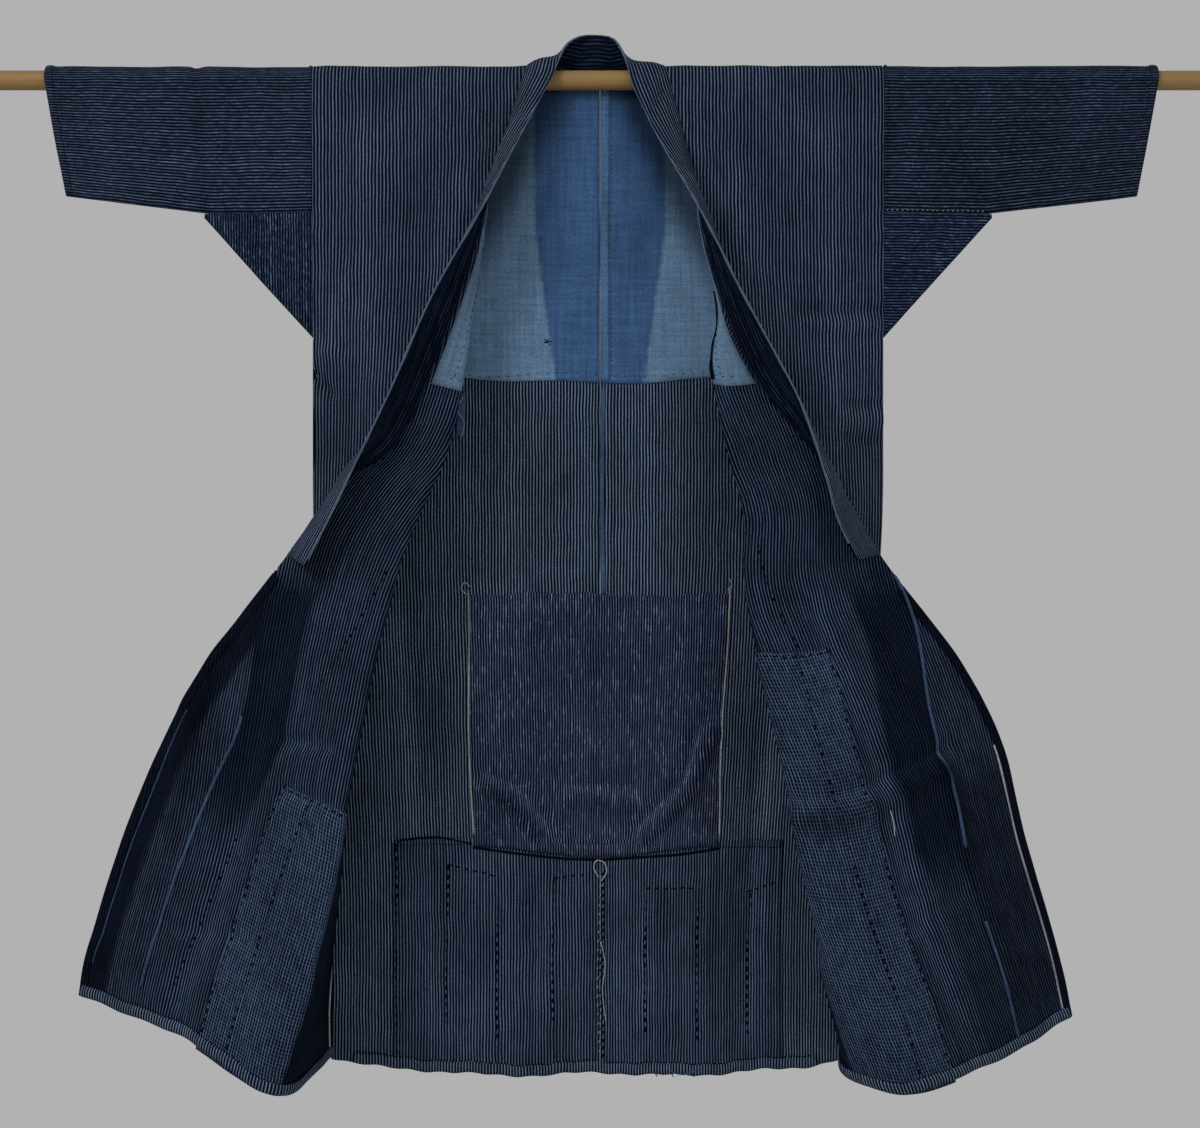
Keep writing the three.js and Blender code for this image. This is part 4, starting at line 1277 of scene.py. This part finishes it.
def left_front_extras(panel):
    return [
        (band_piece, "side_seam_selvage", "body_cotton",
         below((5, 836), (10, 868), (5, 905), (12, 944), (8, 984)), 3.0, 0.8, ON_INNER, PALE_SELVAGE),
        (band_piece, "strip_faded_ridge", "body_cotton", edge_line(panel, 12, 700, 960), 1.6, 0.8,
         ON_INNER, FADED_FOLD, 0.7),
        (stitches, "wing_stitches", "body_cotton", [
            wing_line(panel, (0.12, 500), (0.34, 640)), wing_line(panel, (0.50, 800), (0.56, 960)),
        ], ON_INNER, DARK_THREAD, 4.6, 3.4, 1.8),
        (stitches, "front_lining_fold_stitches", "lining_cotton",
         [wing_line(panel, (0.10, 215), (0.30, 300))], ON_PATCH, DARK_THREAD, 3.0, 4.4, 1.0),
    ]


def right_front_extras(panel):
    return [
        (band_piece, "strip_lower_ridge", "body_cotton", strip_seam_line(panel, 872, 985), 3.2, 1.8,
         ON_INNER, FADED_FOLD),
        (band_piece, "selvage_line", "body_cotton", edge_line(panel, 11, 722, 985), 1.9, 0.8,
         ON_INNER, PALE_SELVAGE),
        (stitches, "wing_stitches", "body_cotton", [
            wing_line(panel, (0.12, 470), (0.28, 620)), wing_line(panel, (0.30, 830), (0.40, 985)),
        ], ON_INNER, DARK_THREAD, 4.8, 3.0, 1.9),
        (stitches, "front_lining_fold_stitches", "lining_cotton",
         [wing_line(panel, (0.10, 240), (0.24, 300))], ON_PATCH, DARK_THREAD, 3.0, 3.8, 1.1),
        (band_piece, "front_lining_rolled_edge", "lining_cotton",
         wing_line(panel, (0.02, 215), (0.0, 250), (0.05, 306)), 4, 1.5, ON_PATCH, DARK_THREAD),
    ]


def make_extras(name, panel, rows):
    return [make(f"{part}_{name}", slot, panel, *rest) for make, part, slot, *rest in rows]


front_pieces, front_extras = {}, {}
for name in HALVES:
    panel = front_cloth[name]
    front_pieces[name] = [
        cloth_piece(
            f"front_cloth_{name}", "body_cotton", panel, front_outline(panel),
            [BODY_OUTER, WING_INNER], 76, 196, lines=wing_lines(panel, name), solid=f"front_{name}"),
        cloth_piece(
            f"front_strip_cloth_{name}", "body_cotton", panel, strip_outline(panel),
            [BODY_OUTER, STRIP_COTTON], 16, 92, lines=strip_lines(panel, name),
            solid=f"front_strip_{name}"),
        cloth_piece(
            f"front_lining_cloth_{name}", "lining_cotton", panel, front_lining_outline(panel),
            [FRONT_LINING_COTTON], 40, 64, THIN_CLOTH, PATCH_LIFT, solid=f"front_lining_{name}"),
        cloth_piece(
            f"checked_patch_cloth_{name}", "check_cotton", panel, checked_outline(panel, name),
            [CHECK_COTTON], 30, 80, THIN_CLOTH, PATCH_LIFT, solid=f"checked_patch_{name}"),
    ]
    front_extras[name] = make_extras(name, panel, shared_front_extras(name, panel))

left_panel, right_panel = front_cloth["left"], front_cloth["right"]
front_extras["left"] += make_extras("left", left_panel, left_front_extras(left_panel))
front_extras["right"] += make_extras("right", right_panel, right_front_extras(right_panel))
wing_thread = []
for drop, off in ((742, 2), (750, 5), (758, 5), (766, 3)):
    down = QUARTER_TURN + drop
    across = on_turned_part(right_panel, 0.40, down)
    wing_thread.append(right_panel.at(across, down, INNER * off)[0])
front_extras["right"].append(
    loose_thread("wing_loose_thread", "check_cotton", wing_thread, 1.0, PALE_THREAD))
# A cord closes the gap at each side seam; its near-black thread colour is painted shade in the seam.
for name, half in HALVES.items():
    seam = [(half["sign"] * (side_out(half, drop) - 0.5), 0, -drop)
            for drop in np.linspace(266, SIDE_LENGTH - 22, LINE_STEPS)]
    front_extras[name].append(
        loose_thread(f"side_seam_fold_{name}", "body_cotton", seam, 2.6, DARK_THREAD, 1))
for name, (front, *others) in front_pieces.items():
    declare(front)
    for made in others:
        declare(made)


# ---- Sleeves and gussets ----
def whole(panel):
    def outline(side, share):
        down = panel.down[0] + share * (panel.down[-1] - panel.down[0])
        first = np.interp(down, panel.down, panel.across[:, 0])
        return first + side * (panel.width(down) - first), down
    return outline


def around_line(around, inset, down):
    """A line round a sleeve, from one side of its underarm seam to the other."""
    return [(share * around, down) for share in np.linspace(inset, 1 - inset, LINE_STEPS)]


for name, half in HALVES.items():
    panel, corner = sleeve_cloth[name], gusset_cloth[name]
    cotton = SLEEVE_COTTON[name]
    sleeve = cloth_piece(
        f"sleeve_cloth_{name}", "sleeve_cotton", panel, whole(panel), [cotton], 84, 70,
        solid=f"sleeve_{name}")
    gusset = cloth_piece(
        f"gusset_cloth_{name}", "sleeve_cotton", corner, whole(corner), [GUSSET_COTTON[name]], 56, 28,
        solid=f"gusset_{name}")
    cuff = panel.down[-1]
    around = float(panel.width(cuff))
    underarm = [[(2.5, 2.0), (2.5, 112)], [(around - 2.5, 2.0), (around - 2.5, 112)]]
    underarm_thread = PALE_THREAD if name == "right" else DARK_THREAD
    sleeve_extras = [
        band_piece(f"cuff_hem_{name}", "sleeve_cotton", panel, around_line(around, 0.005, cuff - 4.5),
                   8, 0.9, ON_OUTER + 0.3, cotton),
        stitches(f"cuff_stitches_{name}", "sleeve_cotton", panel,
                 [around_line(around, 0.01, cuff - 10)], ON_OUTER + 0.3, BLUE_THREAD, 2.0, 4.6, 0.8),
        band_piece(f"armhole_seam_ridge_{name}", "sleeve_cotton", panel,
                   around_line(around, 0.01, 2.0), 3.4, 1.1, ON_OUTER, cotton),
        stitches(f"underarm_stitches_{name}", "sleeve_cotton", panel, underarm, ON_OUTER,
                 underarm_thread, 2.4, 3.2, 0.8),
    ]
    declare(sleeve)
    declare(gusset)


# ---- Collar ----
collar = cloth_piece(
    "collar_cloth", "collar_cotton", collar_cloth, whole(collar_cloth), [COLLAR_COTTON, COLLAR_INNER_SHADED],
    14, 300, COLLAR_CLOTH, solid="collar")
downs = collar_cloth.down
free_edge = collar_cloth.at(collar_cloth.width(downs), downs)[0][2:-2:4]
collar_seam = [(3.0, down) for down in np.linspace(6, downs[-1] - 6, 200)]
collar_extras = [
    loose_thread("collar_worn_edge", "collar_cotton", free_edge, 2.1, COLLAR_EDGE_THREAD, 1),
    stitches("collar_seam_stitches", "collar_cotton", collar_cloth, [collar_seam], 1.35, DARK_THREAD,
             2.6, 3.2, 0.8),
]
declare(collar)

# ---- Floor, light and camera ----
build = bmesh.new()
bmesh.ops.create_circle(
    build, cap_ends=True, segments=96, radius=0.95, matrix=Matrix.Translation((0, 0, FLOOR_LEVEL)))
floor_mesh = bpy.data.meshes.new("studio_floor")
build.to_mesh(floor_mesh)
build.free()
floor = bpy.data.objects.new("studio_floor", floor_mesh)
bpy.context.scene.collection.objects.link(floor)
floor_paint, tree = new_material("pale_floor_paint")
blotches = node(tree, NOISE, {"Scale": 3.0})
greys = node(tree, MIX, {"Factor": blotches, 6: linear("#b4b4b4"), 7: linear("#bababa")}, 2, **BLEND)
finish_material(tree, greys, blotches, 0.01, 0.8)
floor_mesh.materials.append(floor_paint)

world = bpy.data.worlds.new("pale_studio")
world.use_nodes = True
world.node_tree.nodes["Background"].inputs["Color"].default_value = linear("#b2b2b2")
bpy.context.scene.world = world
bpy.context.scene.view_settings.view_transform = "Standard"


def soft_light(name, place, aim, size, power):
    lamp = bpy.data.lights.new(name, "AREA")
    lamp.shape = "DISK"
    lamp.size = size
    lamp.energy = power
    holder = bpy.data.objects.new(name, lamp)
    holder.location = place
    holder.rotation_euler = (Vector(aim) - Vector(place)).to_track_quat("-Z", "Y").to_euler()
    bpy.context.scene.collection.objects.link(holder)


soft_light("key_softbox", (-1.9, -2.7, 1.5), MIDDLE, 1.2, 50)
soft_light("fill_softbox", (2.0, -2.9, 0.6), MIDDLE, 1.8, 16)
soft_light("back_softbox", (0.6, 2.8, 1.2), MIDDLE, 1.8, 26)

camera_data = bpy.data.cameras.new("front_camera")
camera_data.sensor_width = 36
camera_data.lens = 76.5
camera = bpy.data.objects.new("front_camera", camera_data)
camera.location = (0, -2.6, -0.493)
camera.rotation_euler = (math.pi / 2, 0, 0)
bpy.context.scene.collection.objects.link(camera)
bpy.context.scene.camera = camera

bpy.context.view_layer.update()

Task brief ▸
Using the material above, quote the first line and each line after it, stopping at and including the line that holds "slot, *rest in rows]".

Response to the exercise ▸
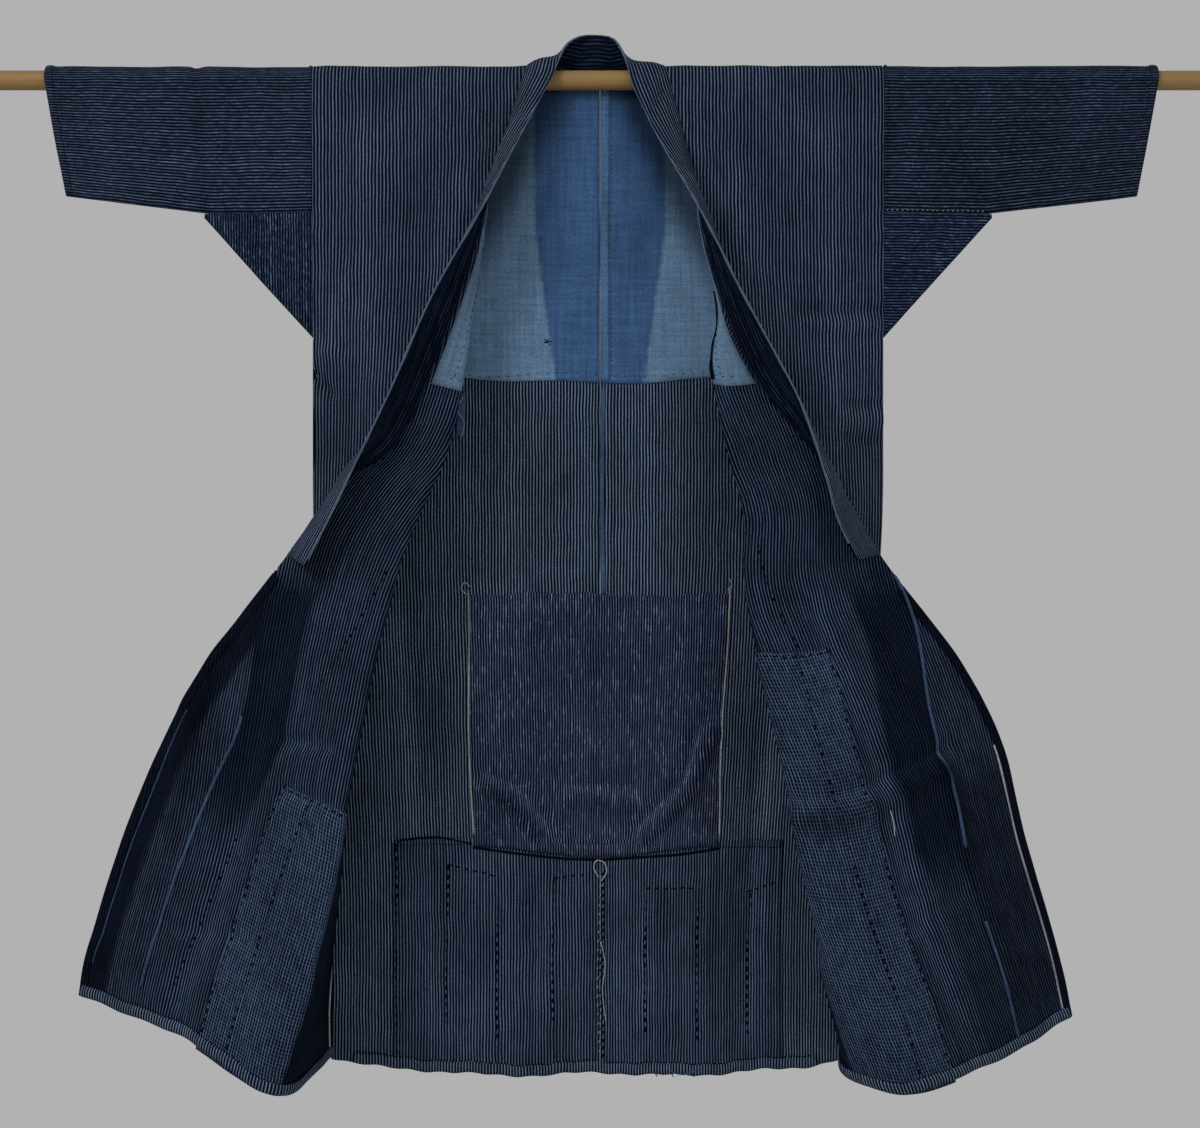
Keep writing the three.js and Blender code for this image. This is part 4, starting at line 1277 of scene.py. This part finishes it.
def left_front_extras(panel):
    return [
        (band_piece, "side_seam_selvage", "body_cotton",
         below((5, 836), (10, 868), (5, 905), (12, 944), (8, 984)), 3.0, 0.8, ON_INNER, PALE_SELVAGE),
        (band_piece, "strip_faded_ridge", "body_cotton", edge_line(panel, 12, 700, 960), 1.6, 0.8,
         ON_INNER, FADED_FOLD, 0.7),
        (stitches, "wing_stitches", "body_cotton", [
            wing_line(panel, (0.12, 500), (0.34, 640)), wing_line(panel, (0.50, 800), (0.56, 960)),
        ], ON_INNER, DARK_THREAD, 4.6, 3.4, 1.8),
        (stitches, "front_lining_fold_stitches", "lining_cotton",
         [wing_line(panel, (0.10, 215), (0.30, 300))], ON_PATCH, DARK_THREAD, 3.0, 4.4, 1.0),
    ]


def right_front_extras(panel):
    return [
        (band_piece, "strip_lower_ridge", "body_cotton", strip_seam_line(panel, 872, 985), 3.2, 1.8,
         ON_INNER, FADED_FOLD),
        (band_piece, "selvage_line", "body_cotton", edge_line(panel, 11, 722, 985), 1.9, 0.8,
         ON_INNER, PALE_SELVAGE),
        (stitches, "wing_stitches", "body_cotton", [
            wing_line(panel, (0.12, 470), (0.28, 620)), wing_line(panel, (0.30, 830), (0.40, 985)),
        ], ON_INNER, DARK_THREAD, 4.8, 3.0, 1.9),
        (stitches, "front_lining_fold_stitches", "lining_cotton",
         [wing_line(panel, (0.10, 240), (0.24, 300))], ON_PATCH, DARK_THREAD, 3.0, 3.8, 1.1),
        (band_piece, "front_lining_rolled_edge", "lining_cotton",
         wing_line(panel, (0.02, 215), (0.0, 250), (0.05, 306)), 4, 1.5, ON_PATCH, DARK_THREAD),
    ]


def make_extras(name, panel, rows):
    return [make(f"{part}_{name}", slot, panel, *rest) for make, part, slot, *rest in rows]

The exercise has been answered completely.